* START *

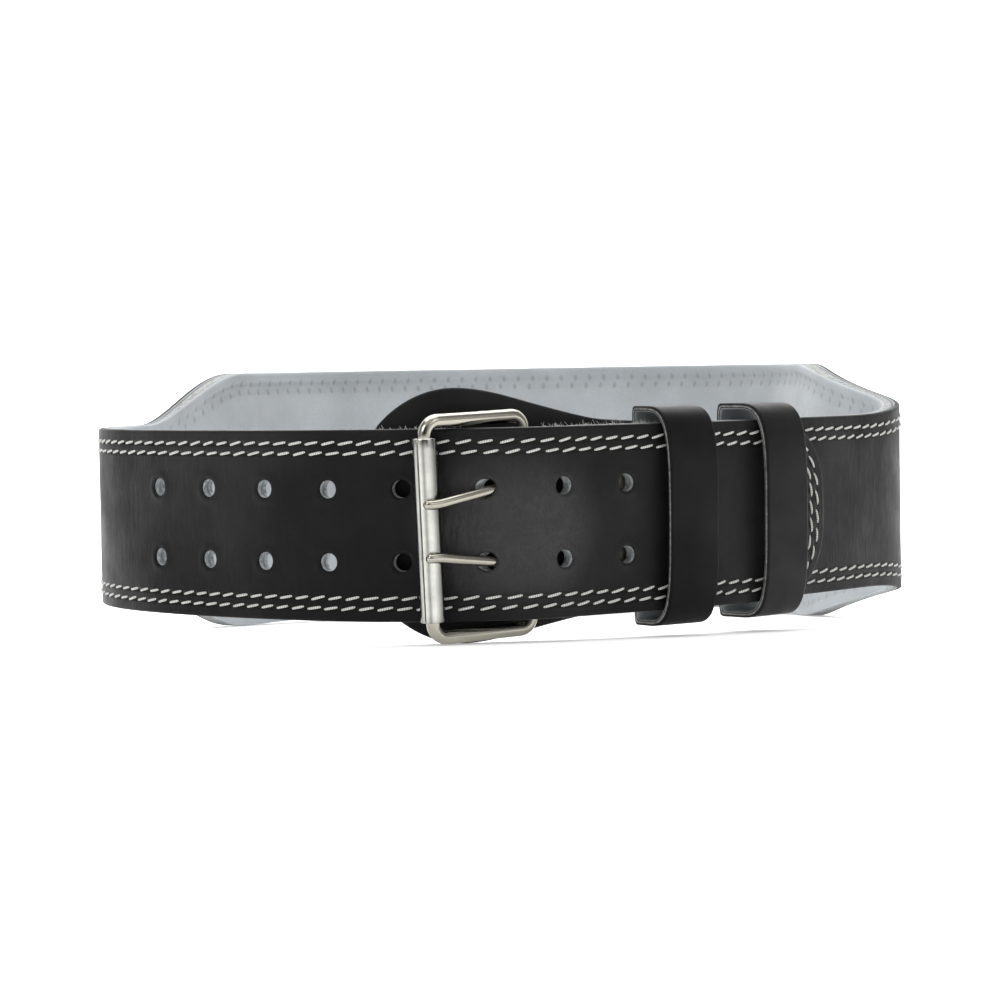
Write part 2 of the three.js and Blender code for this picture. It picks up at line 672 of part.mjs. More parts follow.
let up = UP.clone();
const feet = restingFeet();
for (let round = 0; round < 8; round += 1) {
  const [front, right, left] = feet.map((points) => lowest(points, up));
  up = right.clone().sub(front).cross(left.clone().sub(front)).normalize();
}
belt.quaternion.setFromUnitVectors(up, UP);
belt.updateMatrixWorld(true);
const box = new THREE.Box3().setFromObject(belt, true);
const middle = box.getCenter(new THREE.Vector3());
belt.position.set(-middle.x, -middle.y, -box.min.z);

export default belt;
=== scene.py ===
import math
import random

import bpy
import numpy as np
from mathutils import Matrix, Quaternion, Vector

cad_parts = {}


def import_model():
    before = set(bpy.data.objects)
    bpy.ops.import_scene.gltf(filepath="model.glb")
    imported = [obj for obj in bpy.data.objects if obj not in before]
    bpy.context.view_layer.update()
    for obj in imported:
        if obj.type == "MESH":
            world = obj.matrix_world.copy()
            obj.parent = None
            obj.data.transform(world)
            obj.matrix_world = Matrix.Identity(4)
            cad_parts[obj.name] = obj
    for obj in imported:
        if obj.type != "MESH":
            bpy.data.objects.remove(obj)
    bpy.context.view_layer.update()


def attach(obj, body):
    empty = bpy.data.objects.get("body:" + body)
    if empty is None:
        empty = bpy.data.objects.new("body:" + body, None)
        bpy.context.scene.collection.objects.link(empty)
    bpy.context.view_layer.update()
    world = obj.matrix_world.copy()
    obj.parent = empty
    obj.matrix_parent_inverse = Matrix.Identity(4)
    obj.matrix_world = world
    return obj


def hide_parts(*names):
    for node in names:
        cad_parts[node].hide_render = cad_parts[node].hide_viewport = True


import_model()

# The leather, as in the solids
STRAP_WIDTH = 63.5
LUMBAR_WIDTH = 101.6
LUMBAR_LENGTH = 297.0
LEATHER = 2.5
STRAP_LINING = 2.5
LUMBAR_LINING = 7.0
GAP = 0.3
FLARE_START = 153.0
BUCKLE_FLARE = 133.0
FLARE_CURVE = 1.5
TONGUE_FLARE = 69.0
HOLES_PAST_FLARE = 119.0
HOLE_PITCH = 25.4
HOLE_PAIRS = 8
BUCKLED_PAIR = 5
HOLE_RADIUS = 3.0
HOLE_ROWS_APART = 24.2
HOLE_TO_BAR = 17.7
TIP_PAST_HOLES = 95.0
TIP_RADIUS = 26.0
FOLD_LENGTH = 22.0
FOLD_WIDTH = 60.0
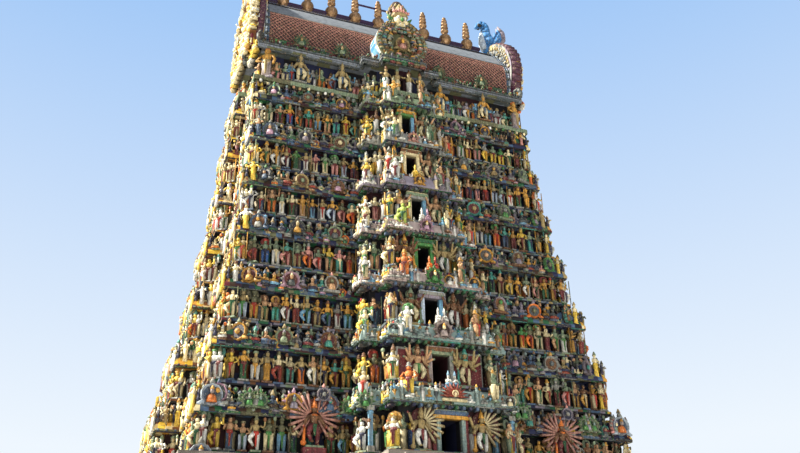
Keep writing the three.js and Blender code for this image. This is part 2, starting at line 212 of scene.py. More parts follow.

* END *

#### Exercise
Return the exact lines from the line with "const [front, right, left]" to the line with "obj.matrix_world = Matrix.Identity(4)", inclusive of both, with nothing added.

#### Full response
  const [front, right, left] = feet.map((points) => lowest(points, up));
  up = right.clone().sub(front).cross(left.clone().sub(front)).normalize();
}
belt.quaternion.setFromUnitVectors(up, UP);
belt.updateMatrixWorld(true);
const box = new THREE.Box3().setFromObject(belt, true);
const middle = box.getCenter(new THREE.Vector3());
belt.position.set(-middle.x, -middle.y, -box.min.z);

export default belt;
=== scene.py ===
import math
import random

import bpy
import numpy as np
from mathutils import Matrix, Quaternion, Vector

cad_parts = {}


def import_model():
    before = set(bpy.data.objects)
    bpy.ops.import_scene.gltf(filepath="model.glb")
    imported = [obj for obj in bpy.data.objects if obj not in before]
    bpy.context.view_layer.update()
    for obj in imported:
        if obj.type == "MESH":
            world = obj.matrix_world.copy()
            obj.parent = None
            obj.data.transform(world)
            obj.matrix_world = Matrix.Identity(4)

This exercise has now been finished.